These Streets We Haunt (2021) poster

These Streets We Haunt (2021)

Rating:


USA. 2021.

Crew

Director/Screenplay – Jason Cunningham, Producers – Melanie Cunningham, Karen Marino & Thomas Marino, Photography – Dustin Brandt Hyer, Music – Andrew Piland, Visual Effects – Alan Brazzell. Production Company – Omada Films/RKM Productions.

Cast

Matt Williams (Marcus), Lauren Perez (Mia), Milo Cunningham (Troy), Sam Brooks (Pedro), Jesse Gallegos (Kelly), Phil Valentine (Carl), Kelsey McMahan Williams (Janet), Maureen Powers (Sidney), James David West (Clint), Autumn Hyer (Autumn), Alex Bowling (Alex), Mike Neal (George), Faye Davis (Clara), Kate Kilcoyne (Little Mia)


Plot

Marcus places up an ad to rent out the spare room in his house. This is answered by Mia who wants to move in immediately. Marcus finds Mia to be a strange tenant, always going out at night for mysterious reasons. Driven by curiosity, he follows, only to find there are mysterious figures trailing her. As Mia draws him into her world, Marcus discovers that she has a whole secret life healing people to make up for crimes in her past. However, the secretive society she belonged to seeks to draw her back to it.

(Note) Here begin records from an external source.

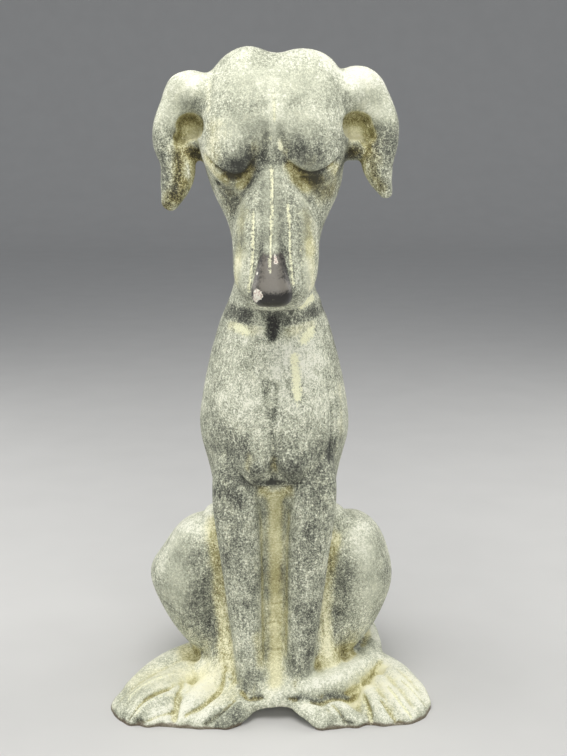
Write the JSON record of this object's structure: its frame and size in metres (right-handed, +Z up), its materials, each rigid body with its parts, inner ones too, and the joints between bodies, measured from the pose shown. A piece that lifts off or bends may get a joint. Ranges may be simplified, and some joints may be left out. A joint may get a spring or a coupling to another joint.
{
  "type": "dog statue",
  "caption": "Cast iron statue of a sitting hound with a bowed head, drooping ears, a collar and a tail round its haunch, standing on a flat underside.",
  "frame": {"origin": "middle of the underside's bounding rectangle, on the ground plane", "axes": "+Z up, -Y the way the dog faces, +X the dog's own left"},
  "size_m": [0.1858, 0.171, 0.37],
  "materials": {
    "patinated_iron": "dark cast iron with a worn, speckled pale grey-green and cream patina"
  },
  "bodies": {
    "root": {"cast_dog": "patinated_iron"}
  },
  "joints": []
}
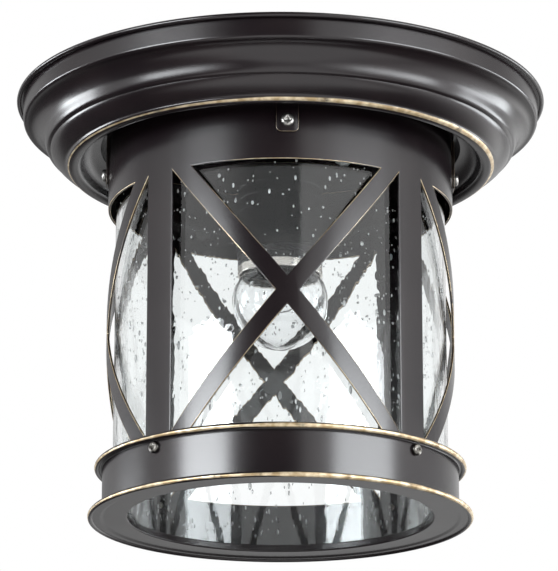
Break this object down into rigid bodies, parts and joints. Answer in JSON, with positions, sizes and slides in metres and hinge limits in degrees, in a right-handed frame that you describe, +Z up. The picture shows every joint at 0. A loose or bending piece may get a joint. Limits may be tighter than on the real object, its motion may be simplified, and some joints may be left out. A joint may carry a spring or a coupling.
{
  "type": "porch ceiling lantern",
  "caption": "Flush ceiling lantern: round stepped canopy, cylindrical strap cage round a seeded glass cylinder, flanged foot ring, and a screw lampholder with a small clear globe bulb.",
  "frame": {"origin": "centre of the ceiling face, where the lantern's axis meets the ceiling, midway between the bracket's two slots", "axes": "+Z up into the ceiling along the lantern's axis, so the lantern hangs to -Z; +X along the ceiling bracket, to the right seen from the front; -Y towards the front"},
  "size_m": [0.252, 0.252, 0.2042],
  "materials": {
    "bronze_lacquer": "near-black brown satin lacquer over pressed steel, with edges hand rubbed to pale gold",
    "nickel_fastener": "bright nickel plate on the screws, the nuts and the lampholder skirt",
    "zinc_plate": "zinc-plated steel",
    "foam_gasket": "closed-cell foam gasket",
    "seeded_glass": "clear glass full of small upright seeds",
    "silicone_seat": "translucent silicone seat ring",
    "phenolic": "glossy black moulded phenolic",
    "porcelain": "glazed white porcelain",
    "brass_contact": "plain brass contact parts",
    "block_nylon": "off-white moulded nylon",
    "brown_lead": "brown silicone lead sleeve",
    "blue_lead": "blue silicone lead sleeve",
    "green_lead": "green lead sleeve with a yellow line",
    "cap_aluminium": "rolled nickel-washed aluminium cap",
    "black_glass": "black vitrite insulator",
    "tip_solder": "dull solder tip",
    "bulb_glass": "thin clear bulb glass",
    "support_wire": "drawn support wire",
    "filament_wire": "dark tungsten coil"
  },
  "bodies": {
    "lantern": {"mounting_bracket": "zinc_plate", "canopy_studs": "zinc_plate", "canopy_washers": "zinc_plate", "canopy_nuts": "nickel_fastener", "canopy": "bronze_lacquer", "rim_gasket": "foam_gasket", "cage_tabs": "bronze_lacquer", "tab_rivets": "bronze_lacquer", "cage_collar": "bronze_lacquer", "cage_screws": "nickel_fastener", "cage_nuts": "nickel_fastener", "cage_posts": "bronze_lacquer", "cage_brace_front": "bronze_lacquer", "cage_brace_right": "bronze_lacquer", "cage_brace_back": "bronze_lacquer", "cage_brace_left": "bronze_lacquer", "cage_foot_band": "bronze_lacquer", "bottom_ring": "bronze_lacquer", "ring_screws": "nickel_fastener", "seeded_glass": "seeded_glass", "glass_seat": "silicone_seat", "holder_nipple": "zinc_plate", "nipple_washer": "zinc_plate", "nipple_nuts": "zinc_plate", "holder_cap": "phenolic", "holder_barrel": "phenolic", "holder_skirt": "nickel_fastener", "holder_insert": "porcelain", "contact_screws": "brass_contact", "screw_shell": "brass_contact", "centre_contact": "brass_contact", "terminal_block": "block_nylon", "block_connectors": "brass_contact", "block_screws": "zinc_plate", "block_fixings": "zinc_plate", "block_nuts": "zinc_plate", "live_lead": "brown_lead", "neutral_lead": "blue_lead", "earth_lead": "green_lead", "earth_lug": "zinc_plate", "earth_screw": "zinc_plate", "earth_nut": "zinc_plate"},
    "bulb_centre": {"bulb_tip": "tip_solder"},
    "bulb": {"bulb_cap": "cap_aluminium", "bulb_insulator": "black_glass", "bulb_globe": "bulb_glass", "bulb_stem": "bulb_glass", "bulb_supports": "support_wire", "bulb_filament": "filament_wire"}
  },
  "joints": [
    {"name": "bulb_travel", "type": "slide", "parent": "lantern", "child": "bulb_centre", "axis": [0, 0, -1], "range_m": [0, 0.01452]},
    {"name": "bulb_turn", "type": "hinge", "parent": "bulb_centre", "child": "bulb", "pos_m": [0, 0, -0.07], "axis": [0, 0, -1], "range_deg": [0, 1440]}
  ],
  "couplings": [
    {"joint": "bulb_travel", "follows": "bulb_turn", "m_per_rad": 0.00057757}
  ]
}
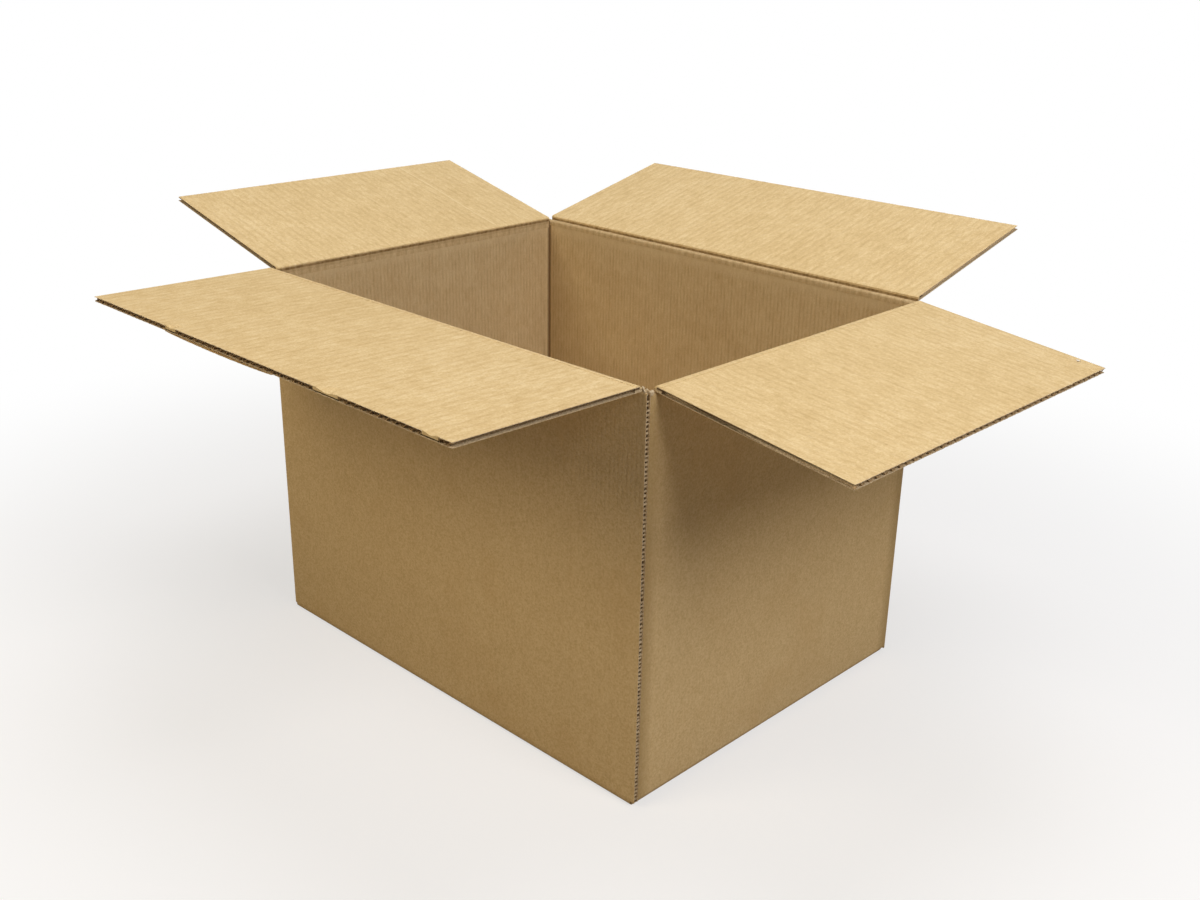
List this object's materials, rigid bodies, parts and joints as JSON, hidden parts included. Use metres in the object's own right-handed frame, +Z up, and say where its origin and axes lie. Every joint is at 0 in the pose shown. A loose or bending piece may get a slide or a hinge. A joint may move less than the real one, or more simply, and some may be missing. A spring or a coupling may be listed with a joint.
{
  "type": "cardboard box",
  "caption": "Open slotted shipping box of brown corrugated board, long and short top flaps folded outward on their creases, bottom closed.",
  "frame": {"origin": "middle of the footprint, on the underside of the bottom flaps", "axes": "+X along the long walls towards the right end, -Y out of the front long wall, +Z up"},
  "size_m": [0.6971, 0.5977, 0.3367],
  "materials": {
    "wall_board": "matte",
    "flap_board": "matte"
  },
  "bodies": {
    "box": {"box_body": "wall_board"},
    "front_flap": {"front_flap": "flap_board"},
    "back_flap": {"back_flap": "flap_board"},
    "right_flap": {"right_flap": "flap_board"},
    "left_flap": {"left_flap": "flap_board"}
  },
  "joints": [
    {"name": "front_crease", "type": "hinge", "parent": "box", "child": "front_flap", "pos_m": [0, -0.1518, 0.2963], "axis": [-1, 0, 0], "range_deg": [-89, 179]},
    {"name": "back_crease", "type": "hinge", "parent": "box", "child": "back_flap", "pos_m": [0, 0.1518, 0.2963], "axis": [1, 0, 0], "range_deg": [-101.5, 166.5]},
    {"name": "right_crease", "type": "hinge", "parent": "box", "child": "right_flap", "pos_m": [0.20035, 0, 0.29385], "axis": [0, -1, 0], "range_deg": [-81.2, 186.8]},
    {"name": "left_crease", "type": "hinge", "parent": "box", "child": "left_flap", "pos_m": [-0.20035, 0, 0.29385], "axis": [0, 1, 0], "range_deg": [-101.7, 166.3]}
  ]
}
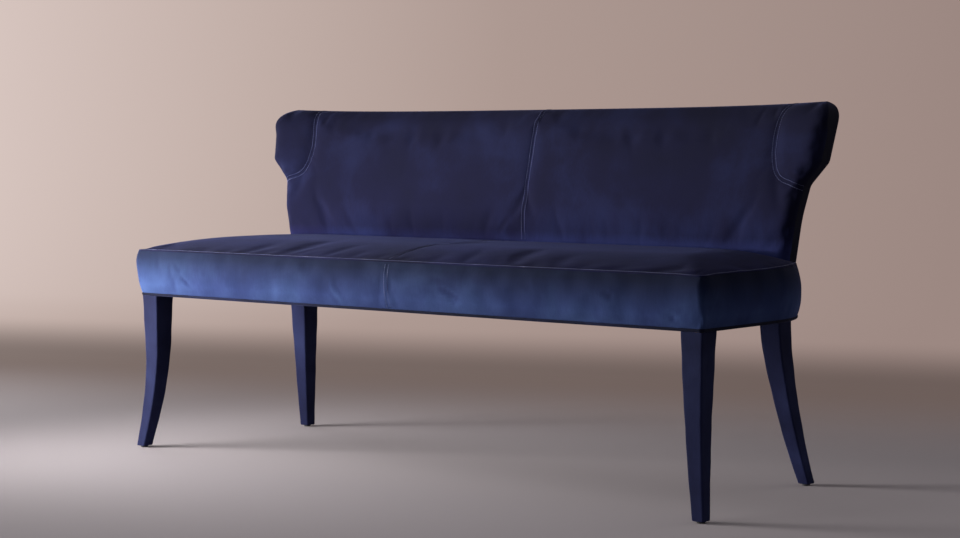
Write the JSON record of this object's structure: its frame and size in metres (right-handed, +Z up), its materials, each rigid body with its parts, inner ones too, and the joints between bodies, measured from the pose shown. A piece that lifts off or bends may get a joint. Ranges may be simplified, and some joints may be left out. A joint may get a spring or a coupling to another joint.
{
  "type": "upholstered banquette bench",
  "caption": "Velvet dining banquette with a crowned boxed seat, a low leaning back with small wings, and velvet-covered sabre legs.",
  "frame": {"origin": "on the floor under the middle of the bench, halfway between the swollen front of the seat and the rear of the back's top", "axes": "+X runs along the bench, to the right as one looks at its front. +Y runs from the front of the seat to the back. +Z is up."},
  "size_m": [1.6404, 0.6086, 0.8269],
  "materials": {
    "black_plastic": "moulded black",
    "dust_cloth": "black non-woven cloth",
    "foam": "polyurethane foam",
    "hardwood": "planed beech",
    "plywood": "sawn plywood",
    "velvet": "dark blue velvet",
    "wadding": "polyester wadding",
    "webbing": "woven elastic webbing",
    "welt_velvet": "velvet-covered piping",
    "zinc_steel": "zinc plated"
  },
  "bodies": {
    "root": {"back_board": "plywood", "back_bolts": "zinc_steel", "back_end_border_left": "velvet", "back_end_border_right": "velvet", "back_foam": "foam", "back_nuts": "zinc_steel", "back_post_centre": "hardwood", "back_post_end_left": "hardwood", "back_post_end_right": "hardwood", "back_post_left": "hardwood", "back_post_right": "hardwood", "back_top_rail": "hardwood", "back_wadding": "wadding", "back_webbing": "webbing", "corner_block_front_left": "hardwood", "corner_block_front_right": "hardwood", "corner_block_rear_left": "hardwood", "corner_block_rear_right": "hardwood", "cross_rail_left": "hardwood", "cross_rail_right": "hardwood", "dust_cover": "dust_cloth", "end_rail_left": "hardwood", "end_rail_right": "hardwood", "frame_dowels": "hardwood", "front_rail": "hardwood", "glides": "black_plastic", "inside_back_cover_left": "velvet", "inside_back_cover_right": "velvet", "leg_bolts": "zinc_steel", "leg_core_front_left": "hardwood", "leg_core_front_right": "hardwood", "leg_core_rear_left": "hardwood", "leg_core_rear_right": "hardwood", "leg_nuts": "zinc_steel", "leg_sleeve_front_left": "velvet", "leg_sleeve_front_right": "velvet", "leg_sleeve_rear_left": "velvet", "leg_sleeve_rear_right": "velvet", "leg_washers": "zinc_steel", "outside_back_cover_left": "velvet", "outside_back_cover_right": "velvet", "rear_rail": "hardwood", "seat_band_left": "velvet", "seat_band_right": "velvet", "seat_edge_foam": "foam", "seat_foam": "foam", "seat_top_cover_left": "velvet", "seat_top_cover_right": "velvet", "seat_wadding": "wadding", "seat_webbing": "webbing", "seat_welt": "welt_velvet", "wing_cover_left": "velvet", "wing_cover_right": "velvet", "wing_foam_left": "foam", "wing_foam_right": "foam", "wing_panel_left": "plywood", "wing_panel_right": "plywood"}
  },
  "joints": []
}
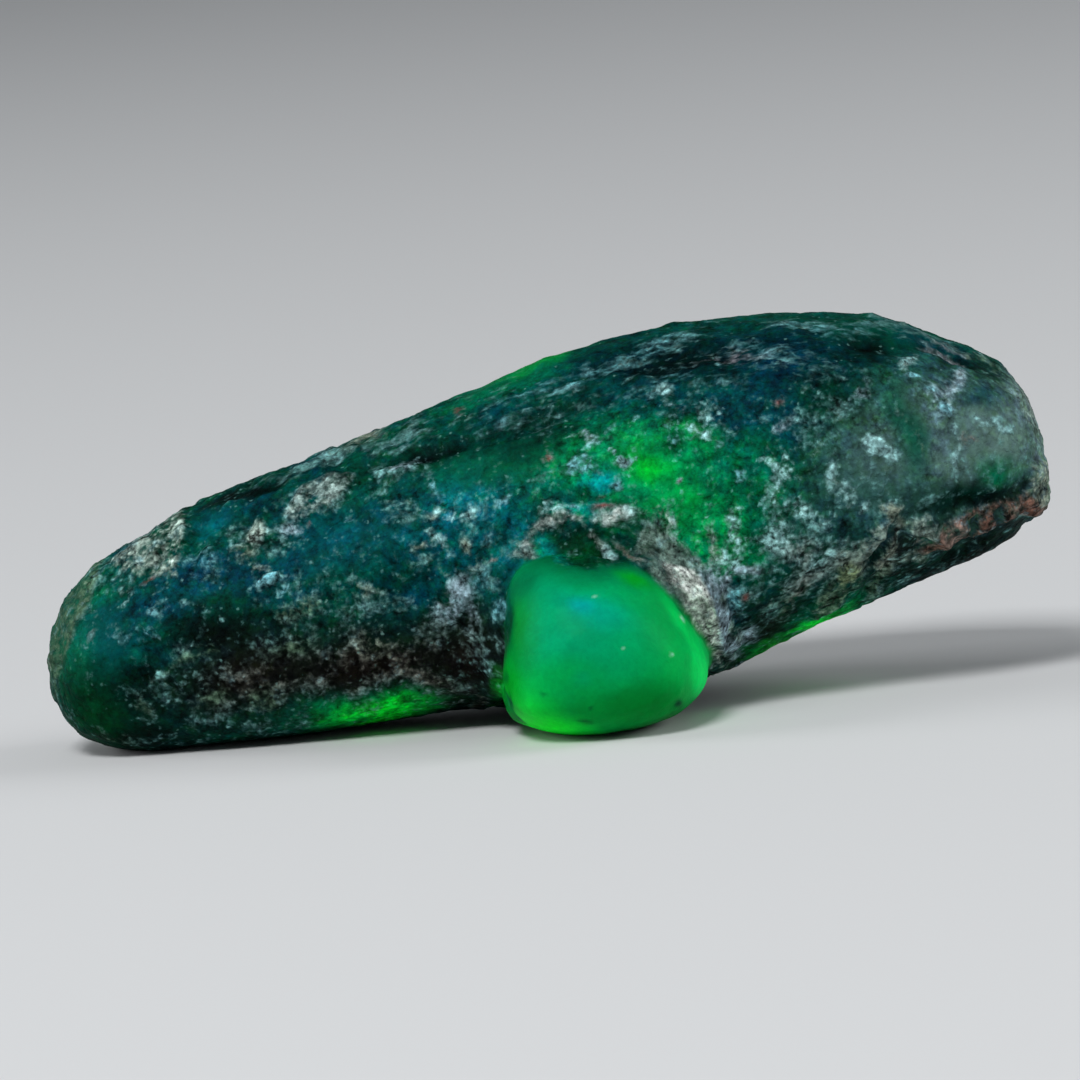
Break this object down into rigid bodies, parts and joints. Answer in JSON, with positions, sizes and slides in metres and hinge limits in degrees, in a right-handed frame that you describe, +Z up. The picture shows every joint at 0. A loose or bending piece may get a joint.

These Streets We Haunt was a directorial debut for Jason Cunningham who had previously made several short films. The film was shot in and around the Nashville area where Cunningham appears to have wound in several of his family members, It also becomes evident that the film has been made on a low-budget with whatever resources Cunningham and co had to hand – there are no effects, for instance, and much of the action takes place in a regular suburban home.

I was intrigued to watch These Streets We Haunt from the tagline description “Marcus, an artist who’s lost his zeal for life, rents out his spare room to a young woman he begins to suspect is a comic book villain.” It is a description that is not completely inaccurate but also misleadingly leads you think you are about to watch a film about someone who has a full-blown Super-Villain as a roommate, which is not the case at all.

Immediately upon opening, the film has a sense of humour that is hard to dislike. It is an extremely dry and perfectly deadpan humour. You cannot help but attune to the delirious absurdity of the scenes where Matt Williams’ boss (Phil Valentine) gets him to act as his proxy and fire Kelsey McMahan Williams. (This becomes a gag that continues to play throughout the film). Or the appealing nuttiness of the scene where Matt Williams posts ads for a roommate on power poles up around town and, as he and Sam Brooks watch from across the street, Lauren Perez comes up, reads the ad and calls him.

Marcus (Matt Williams) and his mystery roommate Mia (Lauren Perez)

To the film’s loss, the eccentric sense of humour drops off after that point. Nevertheless, the film becomes an appealing relationship comedy between two oddball characters that you end up rooting to get together. The scenes where we discover that Lauren Perez has been going about the neighbourhood healing people to make recompense for all the evil she did in the past is strangely affecting. The strongest scene in this regard is one where she comes across Matt William’s brother Milo Cunningham who has given himself over to the dark forces so that he can get up out of his wheelchair – which becomes never more effective than when she has to convince him that he must return to his life of disability and rejection.

On the other hand, the film’s explanation of its fantastic elements leave a great deal to be desired. Lauren Perez is part of some evil society whose members have superpowers and are pressuring her to come back. That is about the sum total of explanations. We get that she has left the group and is trying to make restitution for all the evil she has done. The initial secretiveness of her mission where she seems to be going out to heal somebody every single night leaves you wondering exactly how much evil did they do – healing a different person every night is a LOT of damage – let alone what exactly it is that they did do to people. There is also the confusing scenes where the group she belonged to also appear to be comic-book villains and may be tied to internet research that Matt Williams conducts on an ancient, mythical group but the connections between these are given few too little explanations.